You’d be forgiven for thinking why any of that is important; sure as long as the young people keep playing the game, that’s the most important thing. But the GAA is not just about getting Mary and John out into the yard for a run around to keep them physically fit. It’s about more than just exercise.
If it was simply just another game, then why did the couple of hundred Tipperary football supporters race across the Davin Stand to applaud their players, to congratulate them, to hug them and to bask in the glory of their day. That was about more a team winning a game.
This was about heart, pride, loyalty. A sense of place, of belonging, of history.
It’s why there is so much resistance to a change in championship structures, especially where certain counties would be made compete in a lower grade competition. It’s why people get so frustrated at inequity in terms of funding and sponsorship. We don’t want your pity or your claps on the back and your ‘in fairness to __________, they won’t give up’. Of course we won’t give up. Giving up goes against the very fibre of the GAA, but a bit of help wouldn’t go astray either.

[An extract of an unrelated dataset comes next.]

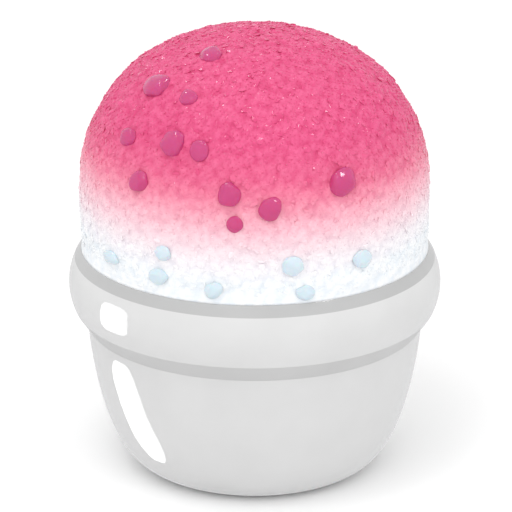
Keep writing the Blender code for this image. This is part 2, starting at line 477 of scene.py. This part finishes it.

However, what about the young people of today’s GAA? Are they being told that it’s too difficult, that it’s not worth it, that it’s only a game?
Because it’s not. What goes on between the white lines might look like a game, it might sound like a game, it’ll probably even be advertised and spoken about as a game. But it’s not. It’s who we are and we’ve no say in it at all. It’s the help in the hard times, the guards of honour, the always having somewhere to be and something to talk about when you can’t talk about something else.
It’s the Nicky Rackards, the Christy Rings, the Matty Fordes, the Gary Brennans, the Declan Brownes.
It’s knowing that while you’d love to be winning All-Irelands every year like Kilkenny and Kerry, that you’d never swap because ‘ok, we might be in Division 4 now, but there’s a lot of good young lads coming through and we’ll be a force to be reckoned with yet’.
As much as we want to win and we know how important winning is, we also know that it isn’t the most important thing. That’s because this isn’t just a game or a sport, it’s a way of life like no other. Where else would you sit in a stand on a freezing January night with the sleet and rain blowing into your face at an O’Byrne Cup match… and look forward to it?
As a nation, we tend to be apologetic. Someone bumps into you on the footpath and you apologise to them. But we shouldn’t apologise for our culture, for our language, for our sport. We have a tendency to believe that all we can offer is the craic and the Book of Kells, but we’re more than a tourist ad. We’re about more than that and we shouldn’t sideline what makes us unique.
While some secondary schools put significant emphasis on GAA, unfortunately, in a large number of secondary schools, while teams are entered into competitions and pictures are put on walls of corridors, the importance of GAA is undervalued.
While Martin Fogarty said that he’d like to see hurling becoming a Leaving Certificate subject, I don’t believe that it needs to be tied to the points race; there doesn’t need to an incentive. GAA isn’t something that can be taught but it is something that can be encouraged and that can be used to encourage young people.
A cross curricular approach where teachers use GAA in their teaching and are given the space to do so would be the best option. A history of the local club, of the county, writing match reports/previews/opinion pieces as Gaeilge, in English/French/Spanish etc. PE for all students where they can choose a GAA elective where they can play and coach throughout their school career.
The GAA is not a hierarchical sport. There’s room for everyone of all abilities. The GAA allows people something to belong to and in this day and age when our young people are part of a world that is changing so much. And so often, where it can hard to belong to anything, the GAA is a constant and we need to show our young people that.
An rud is annamh is iontach and we certainly have that with the GAA.